2Data, Data and More Data
With the advent of big data, real-time analytics and intelligence, as well as the Internet of things, storage networks are straining to keep up with data growth. More is more in this instance, as more content is driving the need for both greater capacity and performance. In addition, virtualization has forever altered storage workloads and the architecture that supports them. Operating systems, storage stacks, file systems, SAN and NAS have all been dramatically changed by virtualization, and the performance characteristics have shifted radically, exposing the limitations of existing storage designs.
3More Capacity Not Always the Best Solution
Traditionally, organizations most often simply buy more storage (resulting in capacity they don’t need), or they upgrade arrays to meet performance requirements. However, there are better options available for enhancing storage performance and capacity, without subjecting IT teams to forklift upgrades or exorbitant costs.
4Architecture Separating into Performance, Capacity Layers
We’re seeing the purchase and deployment of storage performance become separated from storage capacity in order to meet the conflicting demands of speed and capacity. The Internet of things and massive multimedia consumption are key drivers. This decoupling will fit smoothly into the future of performance needs, and it won’t require more cost.
5VMware’s Virtual Volumes Offer Fundamental Storage Shift
VMware’s Virtual Volumes (VVOLs) will fundamentally change the options for managing individual virtual machines (VMs) on storage. VVOLs allow IT teams to better distribute applications and VMs across storage, as they improve administrator control over the storage for any particular VM. Disk arrays can identify which piece of storage is mapped to a specific VM, enabling granular tiering, data protection and other operations.
6Data Protection Moves to the Cloud
No one can ignore the economics of cloud storage. As more companies choose snapshots over traditional backup, cloud and data protection become a perfect combination. There’s a lot of benefit to this in that snapshots are less expensive to operate, and they provide easier recovery. Snapshots stored on cloud-based object storage will continue replacing traditional corporate backups in the future.

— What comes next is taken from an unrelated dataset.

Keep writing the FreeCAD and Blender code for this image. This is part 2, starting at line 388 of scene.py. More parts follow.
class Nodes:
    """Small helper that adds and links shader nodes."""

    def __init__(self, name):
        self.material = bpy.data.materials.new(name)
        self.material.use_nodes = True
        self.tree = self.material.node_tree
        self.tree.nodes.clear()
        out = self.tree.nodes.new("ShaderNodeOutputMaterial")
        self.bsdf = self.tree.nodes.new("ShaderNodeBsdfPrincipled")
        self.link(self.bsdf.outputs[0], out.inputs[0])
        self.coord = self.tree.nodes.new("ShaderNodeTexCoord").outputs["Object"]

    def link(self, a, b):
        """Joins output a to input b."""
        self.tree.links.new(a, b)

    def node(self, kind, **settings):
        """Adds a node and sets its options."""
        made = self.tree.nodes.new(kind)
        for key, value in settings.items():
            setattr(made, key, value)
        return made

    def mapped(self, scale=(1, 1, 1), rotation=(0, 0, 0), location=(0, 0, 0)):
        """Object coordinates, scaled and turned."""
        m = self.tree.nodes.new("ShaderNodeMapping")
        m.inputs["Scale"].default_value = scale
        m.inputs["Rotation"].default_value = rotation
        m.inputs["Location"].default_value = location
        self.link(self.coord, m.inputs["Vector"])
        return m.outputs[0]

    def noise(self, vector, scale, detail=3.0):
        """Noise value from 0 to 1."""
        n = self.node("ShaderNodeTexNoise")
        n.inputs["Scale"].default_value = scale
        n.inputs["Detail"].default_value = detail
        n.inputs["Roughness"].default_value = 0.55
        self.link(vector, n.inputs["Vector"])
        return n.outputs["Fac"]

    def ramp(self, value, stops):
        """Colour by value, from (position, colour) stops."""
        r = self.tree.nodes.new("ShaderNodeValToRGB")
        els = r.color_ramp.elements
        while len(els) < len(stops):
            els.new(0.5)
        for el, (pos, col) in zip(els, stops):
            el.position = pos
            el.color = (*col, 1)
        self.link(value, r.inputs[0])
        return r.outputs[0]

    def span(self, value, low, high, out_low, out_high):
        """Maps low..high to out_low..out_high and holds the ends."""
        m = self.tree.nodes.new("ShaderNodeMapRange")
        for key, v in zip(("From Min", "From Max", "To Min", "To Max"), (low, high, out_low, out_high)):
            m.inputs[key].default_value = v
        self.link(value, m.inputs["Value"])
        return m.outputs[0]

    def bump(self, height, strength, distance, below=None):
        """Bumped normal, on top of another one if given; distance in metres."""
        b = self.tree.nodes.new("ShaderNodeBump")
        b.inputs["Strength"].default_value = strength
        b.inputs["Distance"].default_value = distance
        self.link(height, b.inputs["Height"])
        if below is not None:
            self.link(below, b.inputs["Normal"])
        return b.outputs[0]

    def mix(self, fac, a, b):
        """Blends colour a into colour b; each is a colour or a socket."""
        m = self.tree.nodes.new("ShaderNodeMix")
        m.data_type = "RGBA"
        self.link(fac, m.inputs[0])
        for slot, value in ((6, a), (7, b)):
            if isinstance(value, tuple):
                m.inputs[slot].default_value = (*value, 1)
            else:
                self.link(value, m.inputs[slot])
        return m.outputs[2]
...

7Spinning Shingled/SMR Drives a Good Choice for High Capacity
All-flash arrays are winning popularity contests, but spinning media is not disappearing. Shingled magnetic recording (SMR) drives, just coming on the market, will deliver much greater capacity value than flash. SMR drives capitalize on higher-tolerance disk heads that more narrowly read tracks, shrinking the space between them and partially shingling them, like what you see on your roof. But because adjacent tracks are not independent and are partially overlapping, writing a track can cause a cascading rewrite of the adjacent tracks, as well, which can slow performance. To minimize this effect, tracks are grouped into bands with a slightly larger gap between bands. This all makes SMRs a good fit for high volumes of data that are not often changed—the majority of data in most environments.
8Invest in Performance to Solve Performance Issues
It’s no secret that cost-effective solutions and high-speed, low-latency access are at odds, and there’s no end in sight as both big data and unstructured data continue to grow exponentially. There is a need to consider an alternative storage architecture strategy whereby companies are separating the performance and capacity layers from each other. Given their opposing requirements and cost structures, they are evolving away from each other. Companies shouldn’t have to buy more storage to solve performance issues because there are more efficient targeted solutions that can solve real performance problems.
9NVDIMM: Next Generation on the Horizon
Non-volatile memory interfaces will present significant performance advances as the server-attached flash market continues growing. We can expect to see non-volatile dual in-line memory modules (NVDIMM) backed by flash initially, costing mainstream users a heavy price. (NVDIMM is a DRAM DIMM that retains data even when electrical power is removed.) Then, non-volatile memory can be expected to interface directly to a memory DIMM slot. This will complete writes in under 10 microseconds, which is significantly faster than current flash solutions.
10‘Hyperconvergence’ Buzz Is Belied by Deployment Realities
“Hyperconvergence” is a major buzz phrase right now, and vendors are launching offerings left and right. But some of the industry giants are missing the boat here because, while they feel that it is a competitive offering, the market data says this new IT isn’t selling right now. Architectural limitations and interdepartmental infighting limits most deployments to primarily small environments or remote offices.
11Next-Gen Virtual SANS (vSAN) Are Coming of Age
VMware’s vSAN has evolved past 1.0 and now supports native snapshots, all-flash configurations and more. It is now a candidate to be considered as a viable technology outside of testing and development as its capabilities and functionality mature. It’s also a strong indicator of the market’s appreciation of the value of leveraging commodity hardware in the right places.